Campées par de grandes actrices – Isabelle Adjani, Rachida Brakni, Maïwenn, Hafsia Herzi et Fettouma Bouamari- ce huis-clos familial parcourt la petite histoire et la grande, à travers l’origine de cette famille pendant la guerre d’Algérie, la dérive du père traumatisé par ce combat, le féminisme de la mère qui n’hésite pas à divorcer pour sauver ses filles, et le destin de ces trois dernières qui tentent de cheminer malgré cette histoire.

Zorah, l’aînée interprétée par Isabelle Adjani, revisite le parcours familial à travers la pièce de théâtre qu’elle a écrite sur ce sujet. Sa fille Farah, campée par Hafsia Herzi, interprète le rôle de sa grand-mère dans la pièce de Zorah – et aussi dans les flash-backs du film. Le père est  magistralement joué par l’acteur, auteur et réalisateur Rachid Djaïdani (à la scène comme dans les souvenirs). Ce subterfuge scénaristique permet au spectateur des aller-retours passé-présent, tout en finesse et symbolisme, ainsi qu’une distanciation du regard posé sur les événements d’hier, et l’analyse permise par le temps.

A mi-chemin entre film social et road movie, les aventures de ces sœurs nous entraînent dans une Algérie moderne, en pleine révolution, où les soeurs partent chercher des réponses auprès du père mourant. Bonus du film, la participation de la romancière Faïza Guène en cousine d’Alger, qui fait émerger les contradictions de la double identité des enfants de la diaspora.

Un bijou de finesse, de drôlerie et d’émotion, servi par un casting cinq étoiles et la présence d’Idir, chanteur kabyle disparu, en toile de fond.

 

Bilguissa Diallo

Trois questions à Yamina Benguigui 

 

Le film traite de ce statut particulier, d’enfant d’émigré né français mais qui se sent entre deux terres. Pourquoi était-il important de parler de ce thème intime et politique ?

Après l’indépendance, le départ pour la France était indissociable du projet de retour en Algérie. Mais nos parents ne se sont arrimés à aucune des deux rives. À leur insu, ils se sont installés dans un monde qui n’appartenait ni à la France

ni à l’Algérie, un monde figé alors que les deux pays avançaient à pas de géants. Nos parents se sont accrochés à un rêve, celui d’organiser le retour et pourtant cette terre s’est éloignée de plus en plus jusqu’à s’estomper et à n’être plus qu’un mythe alors que naissaient en France les deuxième et troisième générations.

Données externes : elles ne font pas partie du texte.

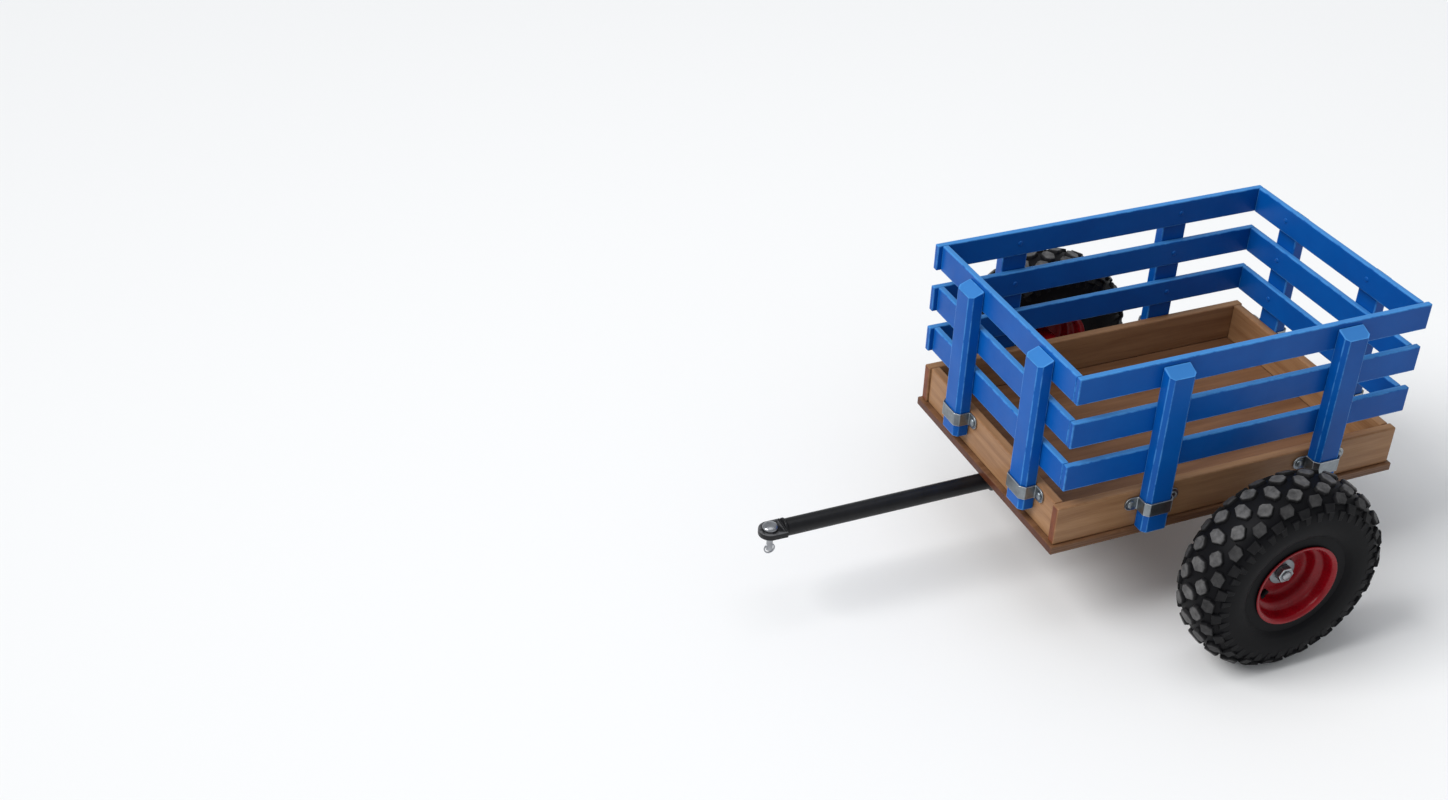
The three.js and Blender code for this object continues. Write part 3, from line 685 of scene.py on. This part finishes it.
def saddle_piece(node, held, along, across):
    """A saddle set out where its CAD node is, with a bolt head below each ear."""
    low, high = box_of(node)
    middle = (low + high) / 2
    middle[2] = high[2] - held
    ear = abs((high - low) @ across) / 2
    rings, edge = saddle(held, abs((high - low) @ along), ear)
    parts = [loft(set_out(rings, middle, across, z_axis, along), edge)]
    hole = (held + fit + saddle_sheet + ear) / 2
    for x in [-hole, hole]:
        place = middle + across * x + z_axis * (held - saddle_sheet)
        parts.append(loft(set_out(spin(saddle_bolt, 20), place, across, along, -z_axis)))
    return gather(parts)


for side in ["left", "right"]:
    node = f"{side}_axle_saddle"
    part = saddle_piece(node, axle_radius, y_axis, x_axis)
    make(f"{side}_axle_clamp", part, black, "cart", [node])

# ---------------------------------------------------------------- tow bar and tongue
# A straight round tube runs from the axle out past the front of the box, held by two saddles. Its
# tongue is a flat plate welded to a collar and a spigot, drilled for the hitch pin.

bar_low, bar_high = box_of("tow_bar")
bar = (bar_low + bar_high) / 2
bar_radius = (bar_high[2] - bar_low[2]) / 2
bar_wall = 2 * mm
lip = 0.5 * mm
section = [
    (bar_radius - bar_wall, bar_low[0]),
    (bar_radius - lip, bar_low[0]),
    (bar_radius, bar_low[0] + lip),
    (bar_radius, bar_high[0] - lip),
    (bar_radius - lip, bar_high[0]),
    (bar_radius - bar_wall, bar_high[0]),
]
tube = loft(set_out(spin(section, 56), bar * (0, 1, 1), y_axis, z_axis, x_axis), joined=True)
make("tow_tube", tube, black, "cart", ["tow_bar"])
for place in ["rear", "front"]:
    node = f"{place}_bar_saddle"
    part = saddle_piece(node, bar_radius, x_axis, y_axis)
    make(f"{place}_bar_clamp", part, black, "cart", [node])

tongue_low, tongue_high = box_of("hitch_tongue")
tongue_half = (tongue_high[1] - tongue_low[1]) / 2
hitch_x = tongue_high[0] - tongue_half
tongue_thick = 8 * mm
collar_start = bar_high[0] + fit
collar_end = collar_start + 3 * mm
collar_radius = (tongue_high[2] - tongue_low[2]) / 2
spigot = bar_radius - bar_wall - fit
profile = [
    (core, tongue_low[0]),
    (spigot, tongue_low[0]),
    (spigot, collar_start),
    (collar_radius - lip, collar_start),
    (collar_radius, collar_start + lip),
    (collar_radius, collar_end - lip),
    (collar_radius - lip, collar_end),
    (core, collar_end),
]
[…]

Nous nous sommes sentis coupables de nous enraciner peu à peu, nous avons endossé une dette morale qui n’avait aucun créancier : un jour nous avons quitté le groupe originel pour devenir des individus d’ici issus de là-bas.

J’ai installé les héroïnes dans ce malaise qui ne dit pas son nom, celui d’une diaspora spectatrice d’ici et de là-bas.

 

Vous avez tourné en Algérie aujourd’hui. SOEURS témoigne ainsi des remous actuels de ce pays…

C’était important pour moi de confronter les trois héroïnes à l’Algérie d’aujourd’hui, une Algérie en pleine mutation qui remettait en cause les pères fondateurs… leur père.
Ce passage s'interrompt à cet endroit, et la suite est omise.